Nos tempos que correm, promove-se muitas vezes a ideia de "marginalidade" apenas para fazer render qualquer coisa — até mesmo para vender cervejas ou telemóveis... Em todo o caso, creio que isso não nos deve fazer esquecer que as margens existem. E que, por vezes, por lá acontecem coisas que mereciam ser vistas... mais ao centro. Por razões de natureza familiar, descobri um belo espectáculo teatral feito, justamente, num desses espaços mais ou menos "ocultos". Infelizmente, só o vi no derradeiro dia de repre-sentações — 30 de Maio —, pelo que já não posso sugerir a sua descoberta. Mas creio que vale a pena registar a experiência: Máquina-Édipo foi apresentado pelo Grupo de Teatro da Nova, da Faculdade de Ciências Sociais e Humanas da UNL (Universidade Nova de Lisboa).
Numa encenação de Diogo Bento, 15 actores evoluem no espaço de uma garagem (literal-mente: no piso -4 da Torre Principal da UNL), habitando um universo que nasce de um riquíssimo princípio de colagem. O tema envolvente é, triplamente, Édipo: primeiro, o rei mítico de Tebas, imortalizado na tragédia de Sófocles; segundo, o modelo para a elaboração teórica do complexo de Édipo, por Sigmund Freud; terceiro, uma espécie de fantasma virado do avesso, estruturante do primeiro volume de Capitalismo e Esquizofrenia, de Gilles Deleuze e Félix Guattari, sintomaticamente intitulado O Anti-Édipo (já editado em tradução portuguesa).

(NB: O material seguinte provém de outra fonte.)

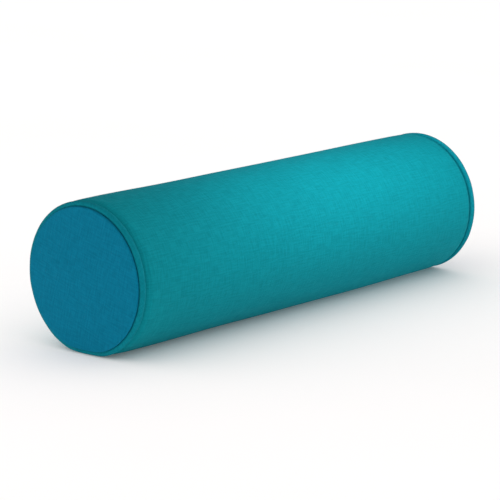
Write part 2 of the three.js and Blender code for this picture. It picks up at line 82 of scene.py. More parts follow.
BODY_RADIUS = BODY_HIGH.y
AXIS_Z = BODY_HIGH.z - BODY_RADIUS
PIPING_X = (PIPING_LOW.x + PIPING_HIGH.x) / 2
PIPING_TUBE = (PIPING_HIGH.x - PIPING_LOW.x) / 2
RIM_RADIUS = PIPING_HIGH.y
PIPING_RADIUS = RIM_RADIUS - PIPING_TUBE
CORD_TUBE = (CORD_HIGH.x - CORD_LOW.x) / 2
JOINTS = {joint["name"]: joint for joint in frame["joints"]}
PULL_PIVOT = Vector(JOINTS["pull_flip"]["pos_m"])
ZIP_ANGLE = math.atan2(PULL_PIVOT.z - AXIS_Z, PULL_PIVOT.y)
PULL_HEIGHT = math.hypot(PULL_PIVOT.z - AXIS_Z, PULL_PIVOT.y)

# ---------------------------------------------------------------- sizes of the sewing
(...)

A encenação proposta é, de princípio a fim, um jogo de máquinas, ou seja, um labirinto de matérias em transformação — vai das acções aparentemente mais "neutras" aos gestos intencionalmente metafóricos, da ordem figurativa ao caos anímico, num happening que conserva, paradoxalmente, a coerência formal de um verdadeiro acontecimento teatral. O balanço tem algo de uma tempestade simbólica sobre o inconsciente da(s) nossa(s) vida(s) — aqui coexistem a máxima angústia e um humor sem fronteiras, a nitidez do que não é possível verbalizar e o sabor acre da liberdade.